Я все еще не понимала.
Макгоуан стянул с Патрика одежду, сверкала рукоятка хлыста. Зажмурив глаза, я попыталась снова закричать, но мокрый рот Патрика накрыл мой, в нос ударило его зловонное дыхание. Я ощутила рвотный позыв – настолько силен был запах, но даже рыгнуть не могла. Я могла только слышать хлыст. Можно было закрыть глаза, чтобы ничего не видеть, но куда деть слух? Кроме того, хотя удары и не достигали меня, я ощущала каждый из них по экстатической дрожи Патрика.
Он чрезвычайно возбудился. Тело его замирало на прерывистом вдохе, а его грубые, расхлябанные движения доставляли мне мучительную боль. Никогда прежде это не было таким болезненным. Я чуть сознание не потеряла от боли и, наверное, потеряла бы, если бы вдруг не поняла, что звук хлыста прекратился.
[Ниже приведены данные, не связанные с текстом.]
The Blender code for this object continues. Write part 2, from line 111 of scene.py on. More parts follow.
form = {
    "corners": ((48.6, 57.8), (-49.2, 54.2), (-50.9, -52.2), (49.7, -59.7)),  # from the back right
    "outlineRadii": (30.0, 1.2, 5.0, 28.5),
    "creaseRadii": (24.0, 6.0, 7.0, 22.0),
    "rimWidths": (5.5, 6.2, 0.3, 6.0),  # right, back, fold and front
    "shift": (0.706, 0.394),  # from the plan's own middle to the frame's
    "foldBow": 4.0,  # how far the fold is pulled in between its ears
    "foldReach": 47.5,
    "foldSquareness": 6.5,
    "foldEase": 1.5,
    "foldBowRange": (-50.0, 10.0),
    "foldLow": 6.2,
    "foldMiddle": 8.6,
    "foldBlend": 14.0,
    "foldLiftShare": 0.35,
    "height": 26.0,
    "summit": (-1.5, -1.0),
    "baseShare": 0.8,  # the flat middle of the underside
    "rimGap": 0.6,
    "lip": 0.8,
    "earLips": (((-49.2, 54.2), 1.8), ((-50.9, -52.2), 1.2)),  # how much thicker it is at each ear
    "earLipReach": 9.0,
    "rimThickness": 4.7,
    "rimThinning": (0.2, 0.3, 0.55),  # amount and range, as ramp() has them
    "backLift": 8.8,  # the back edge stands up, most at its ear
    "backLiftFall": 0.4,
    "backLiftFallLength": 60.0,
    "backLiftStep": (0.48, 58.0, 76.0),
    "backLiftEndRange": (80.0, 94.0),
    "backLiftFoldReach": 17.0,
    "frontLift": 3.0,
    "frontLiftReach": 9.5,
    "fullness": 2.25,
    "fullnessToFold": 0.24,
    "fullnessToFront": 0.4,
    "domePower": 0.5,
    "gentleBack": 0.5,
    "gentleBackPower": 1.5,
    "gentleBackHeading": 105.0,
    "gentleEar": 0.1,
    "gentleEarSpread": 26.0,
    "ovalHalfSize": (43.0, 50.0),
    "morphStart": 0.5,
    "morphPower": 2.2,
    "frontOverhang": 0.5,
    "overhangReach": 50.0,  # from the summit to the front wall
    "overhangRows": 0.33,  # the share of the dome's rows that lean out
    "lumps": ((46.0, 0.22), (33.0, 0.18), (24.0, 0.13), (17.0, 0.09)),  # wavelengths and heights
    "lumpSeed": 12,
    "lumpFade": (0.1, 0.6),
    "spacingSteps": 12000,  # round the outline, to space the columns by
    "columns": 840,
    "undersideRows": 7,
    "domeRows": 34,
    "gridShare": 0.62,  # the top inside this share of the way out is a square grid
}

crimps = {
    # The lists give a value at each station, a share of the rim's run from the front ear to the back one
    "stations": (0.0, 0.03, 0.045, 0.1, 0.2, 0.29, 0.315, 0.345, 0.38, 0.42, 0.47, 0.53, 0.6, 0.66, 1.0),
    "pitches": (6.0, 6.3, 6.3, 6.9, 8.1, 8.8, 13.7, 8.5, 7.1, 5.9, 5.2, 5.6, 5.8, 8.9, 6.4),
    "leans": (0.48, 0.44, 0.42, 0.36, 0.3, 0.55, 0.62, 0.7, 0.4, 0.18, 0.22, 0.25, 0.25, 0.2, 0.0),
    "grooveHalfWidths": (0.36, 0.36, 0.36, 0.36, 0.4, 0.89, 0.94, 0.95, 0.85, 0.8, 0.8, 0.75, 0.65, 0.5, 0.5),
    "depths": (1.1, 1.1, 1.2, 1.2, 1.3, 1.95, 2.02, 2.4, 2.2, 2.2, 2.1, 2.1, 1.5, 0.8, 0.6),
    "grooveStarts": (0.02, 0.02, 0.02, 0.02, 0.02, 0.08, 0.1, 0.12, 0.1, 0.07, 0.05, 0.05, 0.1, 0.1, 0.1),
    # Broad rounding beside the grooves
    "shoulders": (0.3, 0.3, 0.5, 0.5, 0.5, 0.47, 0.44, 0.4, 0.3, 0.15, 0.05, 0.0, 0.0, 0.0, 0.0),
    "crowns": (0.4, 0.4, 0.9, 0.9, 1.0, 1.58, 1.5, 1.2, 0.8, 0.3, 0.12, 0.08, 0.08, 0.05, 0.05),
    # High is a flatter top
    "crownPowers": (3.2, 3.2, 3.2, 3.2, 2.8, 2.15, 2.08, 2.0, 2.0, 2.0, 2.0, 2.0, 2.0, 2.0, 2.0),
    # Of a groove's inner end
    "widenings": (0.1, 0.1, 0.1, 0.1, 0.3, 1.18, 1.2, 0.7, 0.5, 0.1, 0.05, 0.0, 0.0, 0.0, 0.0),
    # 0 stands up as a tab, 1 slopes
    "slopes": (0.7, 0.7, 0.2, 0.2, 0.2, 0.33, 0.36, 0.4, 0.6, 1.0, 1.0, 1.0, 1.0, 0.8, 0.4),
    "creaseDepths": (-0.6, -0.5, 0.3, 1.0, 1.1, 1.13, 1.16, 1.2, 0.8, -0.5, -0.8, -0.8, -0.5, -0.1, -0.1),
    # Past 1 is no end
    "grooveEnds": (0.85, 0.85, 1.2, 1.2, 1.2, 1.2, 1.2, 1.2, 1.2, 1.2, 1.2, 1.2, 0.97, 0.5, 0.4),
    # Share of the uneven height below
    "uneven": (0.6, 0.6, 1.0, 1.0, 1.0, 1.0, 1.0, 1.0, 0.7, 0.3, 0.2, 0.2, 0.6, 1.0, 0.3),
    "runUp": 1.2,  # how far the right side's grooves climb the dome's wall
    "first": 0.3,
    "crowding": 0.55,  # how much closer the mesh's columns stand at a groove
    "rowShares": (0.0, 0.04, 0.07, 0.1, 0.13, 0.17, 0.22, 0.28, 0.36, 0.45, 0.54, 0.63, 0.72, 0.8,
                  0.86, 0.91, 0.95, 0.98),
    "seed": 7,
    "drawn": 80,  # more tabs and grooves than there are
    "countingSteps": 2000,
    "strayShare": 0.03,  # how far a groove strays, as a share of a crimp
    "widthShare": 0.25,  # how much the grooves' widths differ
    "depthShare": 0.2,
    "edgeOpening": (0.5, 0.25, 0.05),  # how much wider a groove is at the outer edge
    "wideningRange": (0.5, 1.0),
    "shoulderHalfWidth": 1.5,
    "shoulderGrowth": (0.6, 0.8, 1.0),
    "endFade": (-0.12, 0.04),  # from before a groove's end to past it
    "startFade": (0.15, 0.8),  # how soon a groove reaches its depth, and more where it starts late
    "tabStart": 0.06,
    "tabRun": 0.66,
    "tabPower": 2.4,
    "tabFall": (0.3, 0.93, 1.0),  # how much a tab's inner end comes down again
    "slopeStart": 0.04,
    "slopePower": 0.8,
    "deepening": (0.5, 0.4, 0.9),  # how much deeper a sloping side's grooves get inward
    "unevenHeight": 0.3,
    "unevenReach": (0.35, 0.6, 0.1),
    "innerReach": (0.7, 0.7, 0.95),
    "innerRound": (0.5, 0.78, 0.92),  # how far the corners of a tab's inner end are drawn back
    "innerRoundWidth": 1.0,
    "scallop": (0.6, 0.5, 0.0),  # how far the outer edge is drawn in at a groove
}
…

Мой страх усилился, когда Патрик оглянулся через плечо, и выражение его лица так ужаснуло меня, что я совсем перестала управлять собой. Я принялась биться, истерика придала мне силы настолько, что я даже сумела освободить одну руку, а в следующее мгновение лампа упала на пол. Порыв холодного воздуха погасил пламя, стекло разбилось, и на несколько минут в темноте воцарился полный хаос.
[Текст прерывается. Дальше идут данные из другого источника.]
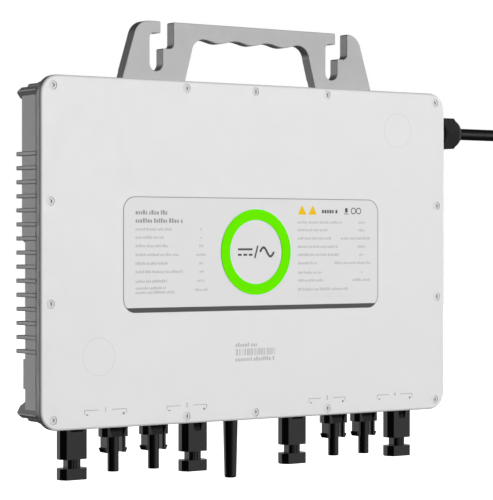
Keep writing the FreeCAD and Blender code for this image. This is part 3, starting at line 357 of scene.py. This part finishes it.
def blocks(sheet, x0, x1, z, height):
    """A stand-in for a line of small print: a row of plain blocks in groups, between x0 and x1."""
    x = x0
    left_in_word = dice.randint(3, 8)
    while x < x1 - BLOCK_GAP * height:
        width = height * dice.uniform(NARROW, WIDE)
        tall = height if dice.random() < TALL_SHARE else height * LOW_BLOCK
        sheet.bar(x, min(x + width, x1), z - height / 2, z - height / 2 + tall)
        x += width + height * BLOCK_GAP
        left_in_word -= 1
        if left_in_word == 0:
            x += height * WORD_GAP
            left_in_word = dice.randint(3, 8)


DOT_W = 0.45
DOT_H = 0.24
DOT_PITCH = 0.95


def leader(sheet, x0, x1, z):
    """A row of dots from x0 to x1."""
    x = x0
    while x < x1:
        sheet.bar(x, x + DOT_W, z - DOT_H / 2, z + DOT_H / 2)
        x += DOT_PITCH


LABEL_X0, LABEL_X1 = ((x - COVER_X) / MM for x in (label_low.x, label_high.x))
LABEL_Z0, LABEL_Z1 = ((z - COVER_Z) / MM for z in (label_low.z, label_high.z))
LABEL_R = 10.0
EDGE = 0.7

outline = Print("label_outline", INK_LINE, LABEL_Y, "label_print")
outer = rounded(LABEL_X0 + 0.1, LABEL_X1 - 0.1, LABEL_Z0 + 0.1, LABEL_Z1 - 0.1, LABEL_R - 0.1)
inner = rounded(LABEL_X0 + EDGE, LABEL_X1 - EDGE, LABEL_Z0 + EDGE, LABEL_Z1 - EDGE, LABEL_R - EDGE)
outline.band(outer, inner)
outline.done()

BAND_TOP = -39.3
band = Print("label_band", INK_DARK, LABEL_Y - 0.00002, "label_print")
foot = [(x, z) for x, z in rounded(LABEL_X0 + 0.05, LABEL_X1 - 0.05, LABEL_Z0 + 0.05, LABEL_Z1, LABEL_R, 24)
        if z < BAND_TOP]
reach = LABEL_X1 - LABEL_R + math.sqrt(LABEL_R ** 2 - (BAND_TOP - LABEL_Z0 - LABEL_R) ** 2) - 0.05
band.polygon([(-reach, BAND_TOP)] + foot + [(reach, BAND_TOP)])
band.done()

ROW_H = 2.0
HEAD_H = 3.2
LEFT_X = -104.8
RIGHT_X = 38.3
LEADER_END = -52.0
rows = Print("label_rows", INK_TEXT, LABEL_Y, "label_print")
dots = Print("label_leaders", INK_FAINT, LABEL_Y, "label_print")
heads = Print("label_headings", INK_HEAD, LABEL_Y, "label_print")
blocks(heads, LEFT_X, -77.2, 28.4, HEAD_H)
blocks(heads, LEFT_X, -64.8, 22.6, HEAD_H)
LEFT_ROWS = [
    (16.5, -74.0, -49.2, -47.7), (10.7, -81.0, -49.4, -47.9), (4.6, -77.5, -50.4, -47.0),
    (-1.6, -67.8, -53.0, -44.5), (-7.8, -77.5, -50.4, -47.0), (-13.8, -64.8, -50.2, -46.8),
    (-20.5, -77.5, -52.1, -46.2),
]
for z, label_end, value_start, value_end in LEFT_ROWS:
    blocks(rows, LEFT_X, label_end, z, ROW_H)
    leader(dots, label_end + 1.0, LEADER_END if value_start > LEADER_END else value_start - 1.5, z)
    blocks(rows, value_start, value_end, z, ROW_H)
blocks(rows, LEFT_X, -79.0, -25.3, ROW_H)
blocks(rows, LEFT_X, -72.0, -28.4, ROW_H)
leader(dots, -71.0, -56.0, -27.0)
blocks(rows, -54.2, -42.5, -26.9, ROW_H)

RIGHT_ROWS = [
    (22.1, 80.2, 95.6, 102.5), (16.3, 66.2, 95.6, 102.5), (10.1, 70.3, 79.0, 107.4),
    (3.9, 76.0, 94.9, 102.9), (-2.2, 78.1, 96.5, 101.5), (-8.4, 56.7, 73.0, 107.4),
    (-15.4, 60.4, 98.3, 100.0), (-21.3, 62.2, 90.4, 107.2),
]
for z, label_end, value_start, value_end in RIGHT_ROWS:
    blocks(rows, RIGHT_X, label_end, z, ROW_H)
    leader(dots, label_end + 1.0, value_start - 1.2, z)
    blocks(rows, value_start, value_end, z, ROW_H)
blocks(rows, RIGHT_X, 86.4, -27.9, 2.2)
NOTE_H = 1.3
NOTES = [(RIGHT_X, 57.0, -31.2), (62.0, 81.2, -31.2), (RIGHT_X, 60.5, -33.4), (62.0, 88.5, -33.4)]
for x0, x1, z in NOTES:
    blocks(dots, x0, x1, z, NOTE_H)
rows.done()
dots.done()
heads.done()

# Plain marks stand where the printed symbols are.
amber = Print("label_amber_marks", INK_AMBER, LABEL_Y, "label_print")
for x in (42.3, 52.2):
    amber.polygon([(x - 3.8, 27.7), (x + 3.8, 27.7), (x + 0.25, 34.3), (x - 0.25, 34.3)])
amber.done()
marks = Print("label_dark_marks", INK_DARK, LABEL_Y, "label_print")
blocks(marks, 61.0, 75.7, 30.6, 3.4)
marks.bar(83.0, 85.4, 29.6, 32.9)
marks.bar(82.2, 86.2, 28.2, 28.8)
marks.band(circle(91.0, 30.8, 2.5, 24), circle(91.0, 30.8, 1.8, 24))
marks.band(circle(96.0, 30.8, 2.5, 24), circle(96.0, 30.8, 1.8, 24))
# Inside the ring: the signs for direct current and for alternating current.
marks.bar(-16.3, -3.2, 1.2, 2.7)
for x in (-16.3, -11.4, -6.5):
    marks.bar(x, x + 3.3, -2.8, -1.3)
stroke(marks, [(-1.2, -4.6), (1.6, 4.6)], 1.3)
wave = [(3.6 + 12.6 * k / 32, 3.3 * math.sin(2 * math.pi * k / 32)) for k in range(33)]
stroke(marks, wave, 1.7)
marks.done()

# Marks printed on the cover: a bracket with a number for each pair of connectors, and a code patch.
BRACKET_TOP = -109.9
BRACKET_FOOT = -112.7
BRACKETS = [(-147.0, -112.2), (-78.4, -43.7), (48.5, 83.3), (114.1, 148.9)]
LINE_W = 0.5
NUMBER_GAP = 5.6
NUMBER_H = 4.3
ports = Print("port_brackets", INK_FINE, COVER_Y, "cover_paint")
for x0, x1 in BRACKETS:
    middle = (x0 + x1) / 2
    ports.bar(x0, middle - NUMBER_GAP, BRACKET_TOP - LINE_W / 2, BRACKET_TOP + LINE_W / 2)
    ports.bar(middle + NUMBER_GAP, x1, BRACKET_TOP - LINE_W / 2, BRACKET_TOP + LINE_W / 2)
    ports.bar(x0, x0 + LINE_W, BRACKET_FOOT, BRACKET_TOP - LINE_W / 2)
    ports.bar(x1 - LINE_W, x1, BRACKET_FOOT, BRACKET_TOP - LINE_W / 2)
ports.done()
SIGN_Z = -113.0
SIGN_HALF = 0.9
SIGN_LINE = 0.6
signs = Print("port_signs", INK_DARK, COVER_Y, "cover_paint")
for x0, x1 in BRACKETS:
    minus, plus = x0 + 2.3, x1 - 2.4
    low_edge, high_edge = SIGN_Z - SIGN_LINE / 2, SIGN_Z + SIGN_LINE / 2
    signs.bar(minus - SIGN_HALF, minus + SIGN_HALF, low_edge, high_edge)
    signs.bar(plus - SIGN_HALF, plus + SIGN_HALF, low_edge, high_edge)
    signs.bar(plus - SIGN_LINE / 2, plus + SIGN_LINE / 2, high_edge, SIGN_Z + SIGN_HALF)
    signs.bar(plus - SIGN_LINE / 2, plus + SIGN_LINE / 2, SIGN_Z - SIGN_HALF, low_edge)
signs.done()
for number, (x0, x1) in enumerate(BRACKETS, 1):
    text = bpy.data.curves.new(f"port_number_{number}", "FONT")
    text.body = str(number)
    text.size = NUMBER_H * MM
    text.extrude = INK
    text.align_x = "CENTER"
    text.align_y = "CENTER"
    text.materials.append(INK_HEAD)
    figure = bpy.data.objects.new(text.name, text)
    figure.location = (COVER_X + (x0 + x1) / 2 * MM, COVER_Y, COVER_Z + BRACKET_TOP * MM)
    figure.rotation_euler = (math.radians(90), 0, 0)
    bpy.context.scene.collection.objects.link(figure)
    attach(figure, "housing")

code = Print("code_bars", INK_TEXT, COVER_Y, "cover_paint")
x = -18.2
while x < 17.4:
    wide = dice.choice((0.35, 0.35, 0.7, 1.05))
    code.bar(x, min(x + wide, 17.7), -75.7, -70.6)
    x += wide + dice.choice((0.35, 0.7, 0.7, 1.05))
blocks(code, -18.4, 2.9, -67.8, 3.0)
blocks(code, -18.4, 17.7, -78.3, 3.0)
code.done()

faint = Print("cover_circles", INK_FAINT, COVER_Y, "cover_paint")
for x, z in ((-135.0, -72.9), (134.7, 92.9)):
    faint.band(circle(x, z, 13.35, 72), circle(x, z, 12.95, 72))
faint.done()


# ---- floor, light and backdrop ----

FLOOR_DROP = 0.28
floor_mesh = bpy.data.meshes.new("studio_floor")
grid = bmesh.new()
bmesh.ops.create_circle(grid, cap_ends=True, radius=14.0, segments=64)
grid.to_mesh(floor_mesh)
grid.free()
floor = bpy.data.objects.new("studio_floor", floor_mesh)
floor.location = (0, 0, cad_low.z - FLOOR_DROP)
floor_mesh.materials.append(material("studio_floor", rgb(250, 250, 250), 0.9, mottle=0.002, mottle_scale=2,
                                     specular=0.0, glow=1.0))
floor.visible_diffuse = False
floor.visible_glossy = False
bpy.context.scene.collection.objects.link(floor)


def soft_sun(name, azimuth, elevation, strength, spread):
    """Soft light from one side. Azimuth is in degrees from the front, -Y, towards the right, +X."""
    lamp = bpy.data.lights.new(name, "SUN")
    lamp.energy = strength
    lamp.angle = math.radians(spread)
    holder = bpy.data.objects.new(name, lamp)
    turn, lift = math.radians(azimuth), math.radians(elevation)
    source = Vector((math.sin(turn) * math.cos(lift), -math.cos(turn) * math.cos(lift), math.sin(lift)))
    holder.rotation_euler = source.to_track_quat("Z", "Y").to_euler()
    holder.visible_glossy = False
    bpy.context.scene.collection.objects.link(holder)


soft_sun("key_light", 25, 3, 4.4, 20)
soft_sun("right_light", 95, 4, 0.6, 40)
soft_sun("back_light", 150, 18, 2.4, 30)


def ramp_of(tree, value, stops):
    """Levels along a value that runs from 0 to 1."""
    ramp = tree.nodes.new("ShaderNodeValToRGB")
    for k, (at, level) in enumerate(stops):
        stop = ramp.color_ramp.elements[k] if k < 2 else ramp.color_ramp.elements.new(at)
        stop.position = at
        stop.color = (level, level, level, 1)
    tree.links.new(value, ramp.inputs["Fac"])
    return ramp.outputs["Color"]


def math_node(tree, kind, first, second):
    node = tree.nodes.new("ShaderNodeMath")
    node.operation = kind
    for socket, value in zip(node.inputs, (first, second)):
        if isinstance(value, (int, float)):
            socket.default_value = value
        else:
            tree.links.new(value, socket)
    return node.outputs["Value"]


def backdrop(tree, color, strength):
    node = tree.nodes.new("ShaderNodeBackground")
    node.inputs["Strength"].default_value = strength
    if isinstance(color, tuple):
        node.inputs["Color"].default_value = color
    else:
        tree.links.new(color, node.inputs["Color"])
    return node.outputs["Background"]


def choose(tree, test, no, yes):
    node = tree.nodes.new("ShaderNodeMixShader")
    tree.links.new(test, node.inputs["Fac"])
    tree.links.new(no, node.inputs[1])
    tree.links.new(yes, node.inputs[2])
    return node.outputs["Shader"]


# What glossy surfaces mirror: a band round the horizon that is bright behind on the left and ahead on the
# right, and dark from the left round to the front. AROUND runs from straight behind, by way of the left,
# the front and the right, back to behind. HEIGHT runs from straight down to straight up.
AROUND = [(0.0, 0.7), (0.083, 0.8), (0.145, 0.8), (0.16, 0.02), (0.42, 0.02), (0.48, 0.15),
          (0.56, 0.6), (0.62, 0.6), (0.72, 0.35), (0.86, 0.3), (0.94, 0.3), (1.0, 0.7)]
HEIGHT = [(0.0, 0.0), (0.33, 0.02), (0.43, 1.0), (0.57, 1.0), (0.66, 0.4), (0.76, 0.03), (1.0, 0.0)]
world = bpy.data.worlds.new("studio")
bpy.context.scene.world = world
world.use_nodes = True
tree = world.node_tree
tree.nodes.clear()
split = tree.nodes.new("ShaderNodeSeparateXYZ")
tree.links.new(tree.nodes.new("ShaderNodeTexCoord").outputs["Generated"], split.inputs["Vector"])
ahead = math_node(tree, "MULTIPLY", split.outputs["Y"], -1.0)
turned = math_node(tree, "ARCTAN2", split.outputs["X"], ahead)
share = math_node(tree, "ADD", math_node(tree, "DIVIDE", turned, 2 * math.pi), 0.5)
height = math_node(tree, "MULTIPLY_ADD", split.outputs["Z"], 0.5)
height.node.inputs[2].default_value = 0.5
mirrored = math_node(tree, "MULTIPLY", ramp_of(tree, share, AROUND), ramp_of(tree, height, HEIGHT))
paths = tree.nodes.new("ShaderNodeLightPath")
soft = backdrop(tree, (1, 1, 1, 1), 0.08)
seen = backdrop(tree, (1, 1, 1, 1), 1.0)
around = choose(tree, paths.outputs["Is Glossy Ray"], soft, backdrop(tree, mirrored, 1.4))
around = choose(tree, paths.outputs["Is Camera Ray"], around, seen)
world_out = tree.nodes.new("ShaderNodeOutputWorld")
tree.links.new(around, world_out.inputs["Surface"])

bpy.context.scene.view_settings.view_transform = "Standard"
bpy.context.scene.view_settings.look = "None"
Макгоуан принялся проклинать меня. Патрик отвлекся, и его возбуждение прошло, я с дрожью почувствовала, как он обмяк. Кровать заскрипела, когда я снова стала сопротивляться, но, хотя Патрик к этому моменту и вышел из меня, его тело свинцом приковывало меня к кровати.
Макгоуан чиркнул спичкой.
Я посмотрела в его глаза за пламенем.
Это я запомню навсегда. Это я унесу с собой в могилу. То, что случилось потом, помню смутно, время милосердно смягчило воспоминания, но даже сегодня я слышу чирканье спички и вижу, как Макгоуан немигающе смотрит на меня над огоньком пламени.
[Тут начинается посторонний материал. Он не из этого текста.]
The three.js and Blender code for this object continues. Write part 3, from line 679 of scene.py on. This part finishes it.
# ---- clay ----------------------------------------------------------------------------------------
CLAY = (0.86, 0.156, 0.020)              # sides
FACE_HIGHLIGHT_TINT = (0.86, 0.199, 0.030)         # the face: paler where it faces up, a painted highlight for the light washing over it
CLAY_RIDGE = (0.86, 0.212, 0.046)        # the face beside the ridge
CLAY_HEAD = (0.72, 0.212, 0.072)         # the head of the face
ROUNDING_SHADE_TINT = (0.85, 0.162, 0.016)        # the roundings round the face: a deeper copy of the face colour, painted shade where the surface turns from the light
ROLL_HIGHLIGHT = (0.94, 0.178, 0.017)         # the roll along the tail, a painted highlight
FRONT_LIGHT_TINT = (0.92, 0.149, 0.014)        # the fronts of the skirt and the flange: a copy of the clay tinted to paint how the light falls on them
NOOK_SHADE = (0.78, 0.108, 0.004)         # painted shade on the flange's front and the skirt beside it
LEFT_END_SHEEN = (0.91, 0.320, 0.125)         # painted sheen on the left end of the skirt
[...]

На одно мгновение я увидела себя его глазами – соперницу, постоянную угрозу, единственного человека, который потенциально может отобрать у него Патрика. Я поняла, что мое желание родить ребенка он счел уловкой, ухищрением, чтобы разделить его и Патрика, моей попыткой вернуть мужа. И наконец увидела, что, прервав действо, в котором он намеревался получить наслаждение от своего любовника, я довела его до крайней степени исступления.
Он не сказал ни слова.
Спичка обожгла его пальцы. Он тряхнул рукой, погасил ее, чиркнул еще одной, потом зажег другую лампу, поднес ее поближе. Патрик так и оставался недвижим на мне, но Макгоуан с такой яростью отпихнул его, что он скатился на пол. Патрик не возражал. Он уже почти что спал, и, хотя я кричала, умоляла его защитить меня, мои крики не доходили до его ушей.